When it comes to utilizing YouTube analytics, Brandon said, “Once you publish a video, wait about 3 weeks and then go into the analytics. Look at where the average retention rate is. So if you have an 11-minute video, you might find that the average person drops at 4 minutes and 20 seconds. Identify where the drop was, and add an annotation there rather than just at the end of the video. And it has increased traffic big time from YouTube.”

4. Sell the solution, not the product

We asked Brandon if there was anything he knows now that wished he knew early on in the course creation process. He told us, “The lesson I wish I knew early on was that you need to be selling the solution—not the product…Look at your message. Look at your homepage as well as your course pages and ask yourself: Am I selling the solution? Am I selling what they’re going to get or am I talking more about the bells and whistles of the course?…With every product that we buy, we buy it because we’re buying into the solution, not for what it does specifically. And I think that very much applies to course creation.”

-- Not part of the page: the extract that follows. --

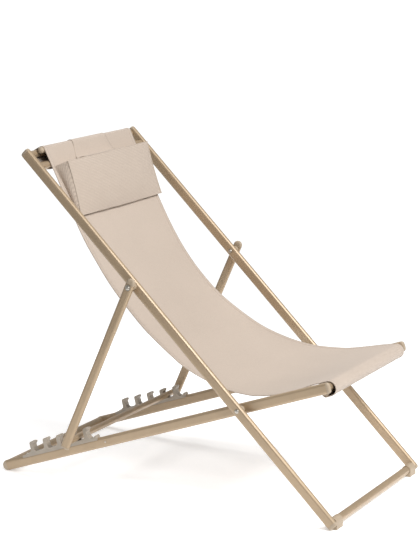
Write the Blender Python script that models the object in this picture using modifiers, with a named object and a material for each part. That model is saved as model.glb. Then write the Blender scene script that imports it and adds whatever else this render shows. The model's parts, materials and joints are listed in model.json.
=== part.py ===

How Brandon Hassler Used Online Courses to Scale his Business | Thinkific Success Story

5. Just hit ‘publish’

You’ll never know if course creation will work for you until you try it. Publishing your first online course is a great accomplishment that we try to celebrate with each one of our customers at Thinkific (that’s why we started Flaunt it Fridays on our Facebook Group!).

“You’re never going to know if it will work for you or not if you just sit there and make excuses” says Brandon. “So for those people who are on the fence, just hit publish. I love looking in the Thinkific community where people say, ‘I finally hit publish!’…you can feel good about what you’re doing, and at the same time you’re giving valuable information to other people. And you’re never going to experience that if you don’t go and create a course. So to just about every business out there, even if you’re just using it for lead generation to your main product, online courses are a no-brainer, for me at least. And tools like Thinkific make it insanely easy to collect the money and set up the course.”

Thanks for sharing your insights with us Brandon!